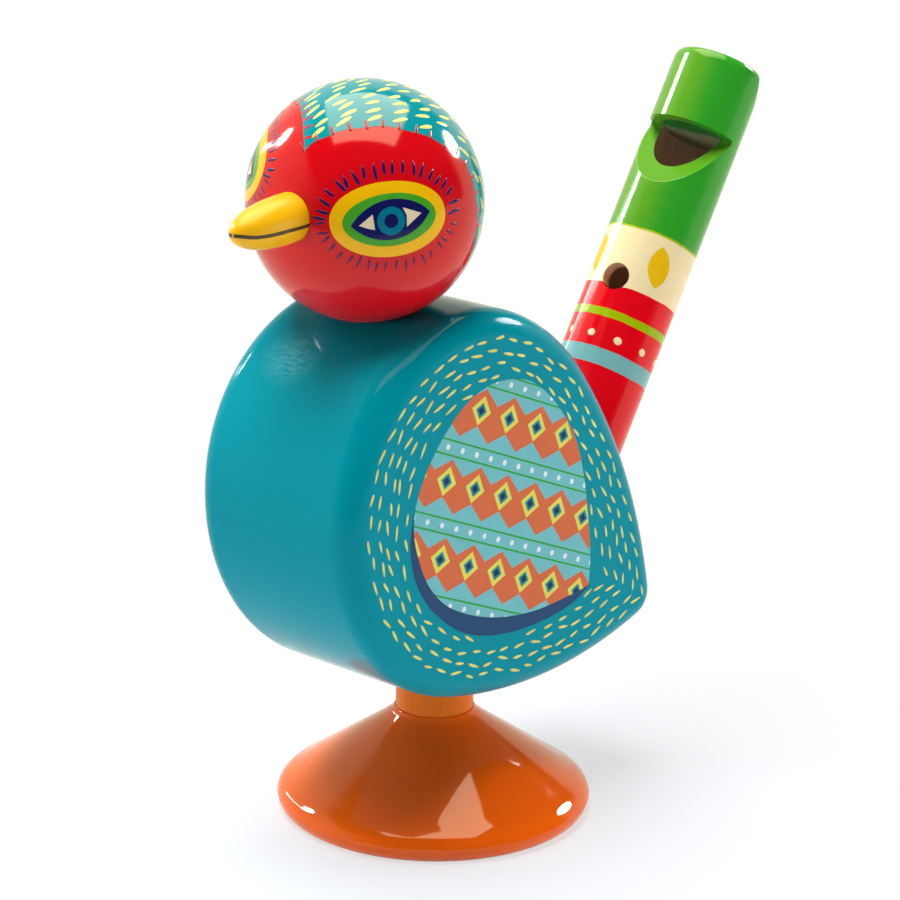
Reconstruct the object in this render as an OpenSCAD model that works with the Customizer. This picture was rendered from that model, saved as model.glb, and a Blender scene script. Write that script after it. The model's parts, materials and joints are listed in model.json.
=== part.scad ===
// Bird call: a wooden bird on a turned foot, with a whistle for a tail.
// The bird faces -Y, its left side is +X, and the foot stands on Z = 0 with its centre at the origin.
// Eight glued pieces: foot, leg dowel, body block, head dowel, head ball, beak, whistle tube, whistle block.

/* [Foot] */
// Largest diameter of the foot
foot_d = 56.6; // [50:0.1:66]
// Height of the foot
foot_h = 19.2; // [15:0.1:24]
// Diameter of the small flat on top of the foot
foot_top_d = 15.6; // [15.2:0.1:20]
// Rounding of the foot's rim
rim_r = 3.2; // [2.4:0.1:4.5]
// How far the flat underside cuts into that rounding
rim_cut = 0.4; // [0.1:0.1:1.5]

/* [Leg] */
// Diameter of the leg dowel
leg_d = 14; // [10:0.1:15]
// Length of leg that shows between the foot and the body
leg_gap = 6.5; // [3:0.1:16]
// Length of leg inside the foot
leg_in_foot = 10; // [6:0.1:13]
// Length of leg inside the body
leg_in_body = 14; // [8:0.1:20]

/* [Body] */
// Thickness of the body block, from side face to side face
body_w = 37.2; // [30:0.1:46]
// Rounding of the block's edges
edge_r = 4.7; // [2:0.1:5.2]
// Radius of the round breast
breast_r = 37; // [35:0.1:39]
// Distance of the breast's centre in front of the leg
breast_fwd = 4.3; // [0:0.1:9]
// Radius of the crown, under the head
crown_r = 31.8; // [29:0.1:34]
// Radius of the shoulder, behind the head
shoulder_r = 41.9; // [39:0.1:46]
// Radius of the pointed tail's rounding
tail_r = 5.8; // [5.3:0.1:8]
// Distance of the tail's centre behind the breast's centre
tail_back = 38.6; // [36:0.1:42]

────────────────

Exercise: Your task is to gather every line with the word "from" and copy it.

Response to this task:
Reconstruct the object in this render as an OpenSCAD model that works with the Customizer. This picture was rendered from that model, saved as model.glb, and a Blender scene script. Write that script after it. The model's parts, materials and joints are listed in model.json.
// Thickness of the body block, from side face to side face